Written problem: Search the material for the string "scene" and copy each line where it occurs.

┌─ Excerpted data

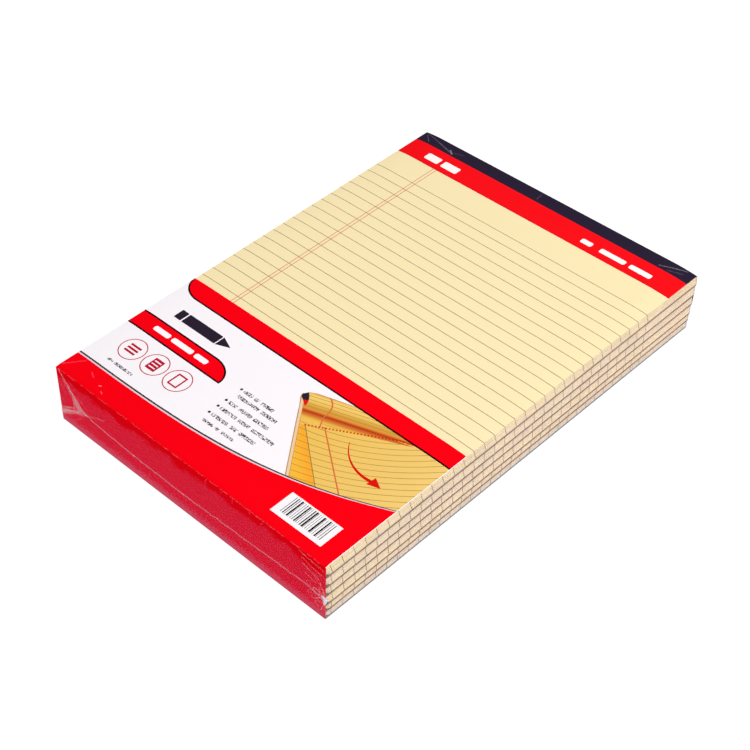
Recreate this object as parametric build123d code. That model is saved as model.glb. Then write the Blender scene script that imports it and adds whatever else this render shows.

└─
┌─ Excerpted data

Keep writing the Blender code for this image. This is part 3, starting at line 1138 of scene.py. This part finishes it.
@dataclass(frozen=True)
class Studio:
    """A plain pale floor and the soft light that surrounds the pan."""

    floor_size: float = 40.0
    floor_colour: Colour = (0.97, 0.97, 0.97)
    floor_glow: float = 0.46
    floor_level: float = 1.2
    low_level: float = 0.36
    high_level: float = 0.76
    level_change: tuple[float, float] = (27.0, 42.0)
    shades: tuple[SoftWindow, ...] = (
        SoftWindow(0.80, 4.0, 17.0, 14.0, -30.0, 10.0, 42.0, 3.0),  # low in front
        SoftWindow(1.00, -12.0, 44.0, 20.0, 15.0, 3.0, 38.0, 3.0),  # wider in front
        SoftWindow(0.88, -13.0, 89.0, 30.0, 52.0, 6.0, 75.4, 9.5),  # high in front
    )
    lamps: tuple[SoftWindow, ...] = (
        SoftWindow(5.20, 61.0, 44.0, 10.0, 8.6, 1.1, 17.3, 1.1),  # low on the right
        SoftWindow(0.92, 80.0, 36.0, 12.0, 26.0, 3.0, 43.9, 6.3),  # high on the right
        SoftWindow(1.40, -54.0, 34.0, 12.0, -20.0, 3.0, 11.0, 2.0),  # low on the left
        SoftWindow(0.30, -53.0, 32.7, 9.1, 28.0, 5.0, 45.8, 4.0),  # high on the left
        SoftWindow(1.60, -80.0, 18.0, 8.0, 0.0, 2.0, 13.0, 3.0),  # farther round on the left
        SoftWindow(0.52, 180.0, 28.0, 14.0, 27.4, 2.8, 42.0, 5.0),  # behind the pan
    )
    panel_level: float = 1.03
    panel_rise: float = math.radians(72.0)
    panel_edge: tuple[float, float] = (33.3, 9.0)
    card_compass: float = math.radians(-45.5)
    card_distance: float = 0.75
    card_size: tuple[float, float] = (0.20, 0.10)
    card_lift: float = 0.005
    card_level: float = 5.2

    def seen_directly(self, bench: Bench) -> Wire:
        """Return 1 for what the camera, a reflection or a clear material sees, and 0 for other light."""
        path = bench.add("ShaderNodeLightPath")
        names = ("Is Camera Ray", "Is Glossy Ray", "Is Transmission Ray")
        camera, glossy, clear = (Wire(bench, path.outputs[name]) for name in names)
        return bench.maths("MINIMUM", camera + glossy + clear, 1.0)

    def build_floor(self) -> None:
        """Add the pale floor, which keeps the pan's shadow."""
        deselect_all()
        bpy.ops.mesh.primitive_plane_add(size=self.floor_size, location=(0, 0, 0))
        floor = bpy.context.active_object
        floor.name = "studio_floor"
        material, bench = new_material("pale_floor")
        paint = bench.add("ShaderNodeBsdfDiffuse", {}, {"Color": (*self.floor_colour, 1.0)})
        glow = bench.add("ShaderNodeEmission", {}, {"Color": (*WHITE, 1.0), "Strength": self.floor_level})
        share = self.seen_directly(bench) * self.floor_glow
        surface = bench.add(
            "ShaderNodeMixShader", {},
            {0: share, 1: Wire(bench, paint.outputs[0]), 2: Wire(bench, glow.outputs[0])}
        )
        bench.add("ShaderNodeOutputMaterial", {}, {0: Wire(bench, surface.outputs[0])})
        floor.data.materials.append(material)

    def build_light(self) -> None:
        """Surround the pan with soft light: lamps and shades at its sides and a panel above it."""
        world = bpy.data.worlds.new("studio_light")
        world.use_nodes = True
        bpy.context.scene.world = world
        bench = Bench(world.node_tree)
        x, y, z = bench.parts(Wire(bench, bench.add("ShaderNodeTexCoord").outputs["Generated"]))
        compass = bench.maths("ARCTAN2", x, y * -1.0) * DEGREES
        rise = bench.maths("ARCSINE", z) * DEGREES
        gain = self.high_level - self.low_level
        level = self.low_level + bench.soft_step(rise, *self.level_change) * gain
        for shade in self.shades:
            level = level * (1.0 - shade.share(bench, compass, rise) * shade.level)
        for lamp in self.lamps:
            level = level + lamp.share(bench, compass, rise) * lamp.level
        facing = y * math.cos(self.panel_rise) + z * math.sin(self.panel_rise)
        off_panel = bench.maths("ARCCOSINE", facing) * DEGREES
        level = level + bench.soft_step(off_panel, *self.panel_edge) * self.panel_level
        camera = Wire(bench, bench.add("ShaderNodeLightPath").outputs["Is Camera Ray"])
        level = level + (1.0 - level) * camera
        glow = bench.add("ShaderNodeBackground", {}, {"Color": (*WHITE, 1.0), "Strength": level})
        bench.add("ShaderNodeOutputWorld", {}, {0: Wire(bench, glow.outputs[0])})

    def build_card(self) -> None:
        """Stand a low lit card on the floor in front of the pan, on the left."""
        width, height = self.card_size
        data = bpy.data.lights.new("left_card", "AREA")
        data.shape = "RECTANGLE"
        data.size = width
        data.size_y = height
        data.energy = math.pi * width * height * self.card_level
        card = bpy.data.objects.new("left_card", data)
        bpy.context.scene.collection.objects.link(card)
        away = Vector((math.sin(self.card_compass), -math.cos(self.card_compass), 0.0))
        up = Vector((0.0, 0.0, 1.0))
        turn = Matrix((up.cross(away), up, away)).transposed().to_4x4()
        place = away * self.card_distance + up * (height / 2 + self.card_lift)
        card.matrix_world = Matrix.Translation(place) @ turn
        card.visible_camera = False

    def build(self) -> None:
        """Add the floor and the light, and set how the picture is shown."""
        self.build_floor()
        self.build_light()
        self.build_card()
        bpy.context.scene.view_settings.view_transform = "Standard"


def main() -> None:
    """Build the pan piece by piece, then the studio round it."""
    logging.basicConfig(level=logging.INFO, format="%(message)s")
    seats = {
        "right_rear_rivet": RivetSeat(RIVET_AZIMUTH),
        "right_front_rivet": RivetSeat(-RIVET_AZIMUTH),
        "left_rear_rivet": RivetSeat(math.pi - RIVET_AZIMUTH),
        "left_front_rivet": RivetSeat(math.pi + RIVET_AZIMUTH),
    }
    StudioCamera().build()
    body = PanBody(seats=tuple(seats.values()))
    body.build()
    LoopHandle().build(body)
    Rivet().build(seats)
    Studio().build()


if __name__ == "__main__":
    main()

└─

Solution to this task:
Recreate this object as parametric build123d code. That model is saved as model.glb. Then write the Blender scene script that imports it and adds whatever else this render shows.
Keep writing the Blender code for this image. This is part 3, starting at line 1138 of scene.py. This part finishes it.
        bpy.context.scene.world = world
        bpy.context.scene.collection.objects.link(card)
        bpy.context.scene.view_settings.view_transform = "Standard"